Elsewhere, Sports Direct makes the refreshing case for us to "go all out" – as in outside – by showing various sports stars having a pleasingly surreal blast in the snow, while in its biggest Christmas campaign to date, TK Maxx opts for joy over sentiment as an awkward young boy triumphs during his organ-playing local concert turn, after his rendition of Aerosmith's Walk This Way is invigorated by the early gift of metallic winklepicker boots.

I have an early favourite and it's Bags of Joy from Boots. The three-minute version opens with former Doctor Who star Jenna Coleman discovering that, like the Tardis, her handbag is bigger on the inside than it is on the outside. She lies back on her bed and showers herself with cosmetics and other items available from Boots before remembering that, as it's Christmas, she should really be bringing joy to her Nan, her friends, a snowman and some random people at a fairground too.

This ad does a good job of ticking familiar boxes with its combination of magic touches, handwritten notes and consumerist honesty. Christmas means stuff. No, love – it means love. But love means stuff.

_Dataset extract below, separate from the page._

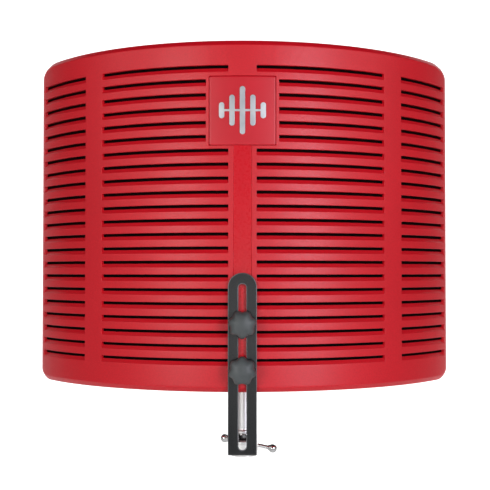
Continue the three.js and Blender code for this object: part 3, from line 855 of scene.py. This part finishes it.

The most Christmassy thing about it, however, is nothing to do with any of that, but the fact that its director is Tom Hooper, erstwhile winner of the Academy Award for best director and also, in a completely separate CV entry, the director of Cats.

Redemption story

Two years ago, in a more innocent world, even a brief sight of Cats was deemed the worst thing you could inflict upon human eyes, and Hooper was cast out in the directorial wild. His return via advertising is like the first step on his path to redemption – it’s the season of goodwill, after all, and this year the special effects will be better.

It’s still far from 100 per cent jingle bells out there, with many brands waiting for more uncontroversial start dates, including the kings of “holidays are coming”, Coca-Cola. It remains to be seen whether the headline-generating shortage of HGV drivers will have given its marketers pause for thought, or whether it will once again depict an illuminated caravan of red trucks – a Christmas ad concept born in the globalisation-friendly 1990s – snagging all available licensed drivers in a mission to deliver Coke to remote places.

A Taika Waititi-directed ad Coca-Cola made in New Zealand last year recruited Santa Claus as a HGV driver – a great hire, though as strategies go, perhaps not entirely Brexit-proof.